(DIRECTIVE): Copy out each line exactly as it appears.

* begin *

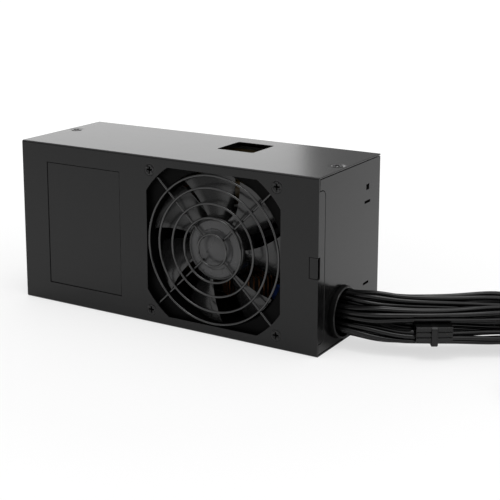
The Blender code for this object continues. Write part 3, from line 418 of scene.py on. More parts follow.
# Each cord's (place, across, height) stations. Across is positive to the left of the line, height is
# above the ground.
LOOM = {
    "main_cable_1": [
        (AT_BUSH, 0.7, 23.4), (AT_BUSH_END, 0.7, 23.4), (AT_VIEW, 0.5, 23.4), (AT_VIEW_END, 0.5, 23.4),
        (AT_DROP, 0.2, 18.9), (AT_FLAT, 0, 11.7), (AT_FLAT_END, 0, 11.7), (AT_RETURN, 0, 10.8),
        (316, 0, 10.8), (333, -1.5, 7.2), (341, -5.0, 5.3), (348, -5.0, 5.3)],
    "main_cable_2": [
        (AT_BUSH, -4.2, 17.5), (AT_BUSH_END, -4.2, 17.5), (AT_VIEW, -5.7, 19.0), (AT_VIEW_END, -5.7, 19.0),
        (AT_DROP, -4.8, 13.0), (AT_FLAT, -3.95, 5.1), (AT_FLAT_END, -3.95, 5.1), (AT_RETURN, -3.95, 4.2),
        (312, -3.95, 4.2), (333, -15.5, 4.8), (341, -21.9, 5.3), (348, -21.9, 5.3)],
    "main_cable_3": [
        (AT_BUSH, 5.0, 17.1), (AT_BUSH_END, 5.0, 17.1), (AT_VIEW, 0.9, 12.9), (AT_VIEW_END, 0.9, 12.9),
        (AT_DROP, 3.5, 11.0), (AT_FLAT, 3.95, 5.1), (AT_FLAT_END, 3.95, 5.1), (AT_RETURN, 3.95, 4.2),
        (312, 3.95, 4.2), (333, 8.5, 4.8), (341, 11.9, 5.3), (348, 11.9, 5.3)],
    "drive_cable_1": [
        (AT_BUSH, -5.4, 10.6), (AT_BUSH_END, -5.4, 10.6), (AT_VIEW, -7.2, 8.9), (AT_VIEW_END, -7.2, 8.9),
        (AT_DROP, -9.5, 5.0), (AT_FLAT, -10.9, 4.4), (AT_FLAT_END, -10.9, 4.4), (268, -10.9, 4.0),
        (287, -9.8, 10.5), (306, -5.0, 17.7), (314, -5.0, 17.7)],
    "drive_cable_2": [
        (AT_BUSH, 0.7, 7.3), (AT_BUSH_END, 0.7, 7.3), (AT_VIEW, 2.8, 5.3), (AT_VIEW_END, 2.8, 5.3),
        (AT_DROP, 9.0, 4.0), (AT_FLAT, 10.9, 4.4), (AT_FLAT_END, 10.9, 4.4), (258, 11.4, 4.2),
        (272, 14.8, 8.2), (282, 16.4, 10.9), (290, 16.4, 10.9)],
    "cpu_cable": [
        (AT_BUSH, 6.2, 10.3), (AT_BUSH_END, 6.2, 10.3), (AT_VIEW, 10.8, 12.3), (AT_VIEW_END, 10.8, 12.3),
        (AT_DROP, 10.2, 11.8), (AT_FLAT, 9.2, 10.5), (AT_FLAT_END, 9.2, 10.5), (250, 8.0, 14.0),
        (270, 4.6, 19.0), (281, 4.0, 19.6), (289, 4.0, 19.6)],
}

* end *

(TASK RESULT):
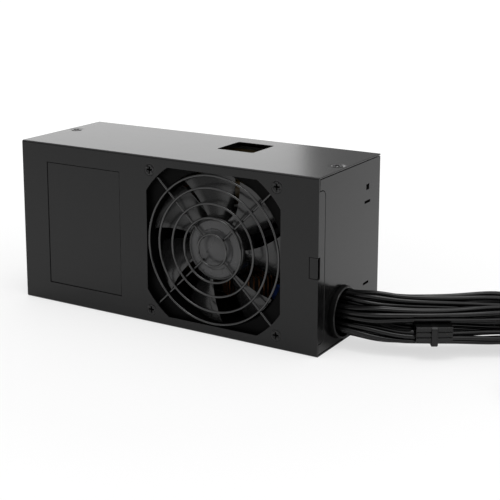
The Blender code for this object continues. Write part 3, from line 418 of scene.py on. More parts follow.
# Each cord's (place, across, height) stations. Across is positive to the left of the line, height is
# above the ground.
LOOM = {
    "main_cable_1": [
        (AT_BUSH, 0.7, 23.4), (AT_BUSH_END, 0.7, 23.4), (AT_VIEW, 0.5, 23.4), (AT_VIEW_END, 0.5, 23.4),
        (AT_DROP, 0.2, 18.9), (AT_FLAT, 0, 11.7), (AT_FLAT_END, 0, 11.7), (AT_RETURN, 0, 10.8),
        (316, 0, 10.8), (333, -1.5, 7.2), (341, -5.0, 5.3), (348, -5.0, 5.3)],
    "main_cable_2": [
        (AT_BUSH, -4.2, 17.5), (AT_BUSH_END, -4.2, 17.5), (AT_VIEW, -5.7, 19.0), (AT_VIEW_END, -5.7, 19.0),
        (AT_DROP, -4.8, 13.0), (AT_FLAT, -3.95, 5.1), (AT_FLAT_END, -3.95, 5.1), (AT_RETURN, -3.95, 4.2),
        (312, -3.95, 4.2), (333, -15.5, 4.8), (341, -21.9, 5.3), (348, -21.9, 5.3)],
    "main_cable_3": [
        (AT_BUSH, 5.0, 17.1), (AT_BUSH_END, 5.0, 17.1), (AT_VIEW, 0.9, 12.9), (AT_VIEW_END, 0.9, 12.9),
        (AT_DROP, 3.5, 11.0), (AT_FLAT, 3.95, 5.1), (AT_FLAT_END, 3.95, 5.1), (AT_RETURN, 3.95, 4.2),
        (312, 3.95, 4.2), (333, 8.5, 4.8), (341, 11.9, 5.3), (348, 11.9, 5.3)],
    "drive_cable_1": [
        (AT_BUSH, -5.4, 10.6), (AT_BUSH_END, -5.4, 10.6), (AT_VIEW, -7.2, 8.9), (AT_VIEW_END, -7.2, 8.9),
        (AT_DROP, -9.5, 5.0), (AT_FLAT, -10.9, 4.4), (AT_FLAT_END, -10.9, 4.4), (268, -10.9, 4.0),
        (287, -9.8, 10.5), (306, -5.0, 17.7), (314, -5.0, 17.7)],
    "drive_cable_2": [
        (AT_BUSH, 0.7, 7.3), (AT_BUSH_END, 0.7, 7.3), (AT_VIEW, 2.8, 5.3), (AT_VIEW_END, 2.8, 5.3),
        (AT_DROP, 9.0, 4.0), (AT_FLAT, 10.9, 4.4), (AT_FLAT_END, 10.9, 4.4), (258, 11.4, 4.2),
        (272, 14.8, 8.2), (282, 16.4, 10.9), (290, 16.4, 10.9)],
    "cpu_cable": [
        (AT_BUSH, 6.2, 10.3), (AT_BUSH_END, 6.2, 10.3), (AT_VIEW, 10.8, 12.3), (AT_VIEW_END, 10.8, 12.3),
        (AT_DROP, 10.2, 11.8), (AT_FLAT, 9.2, 10.5), (AT_FLAT_END, 9.2, 10.5), (250, 8.0, 14.0),
        (270, 4.6, 19.0), (281, 4.0, 19.6), (289, 4.0, 19.6)],
}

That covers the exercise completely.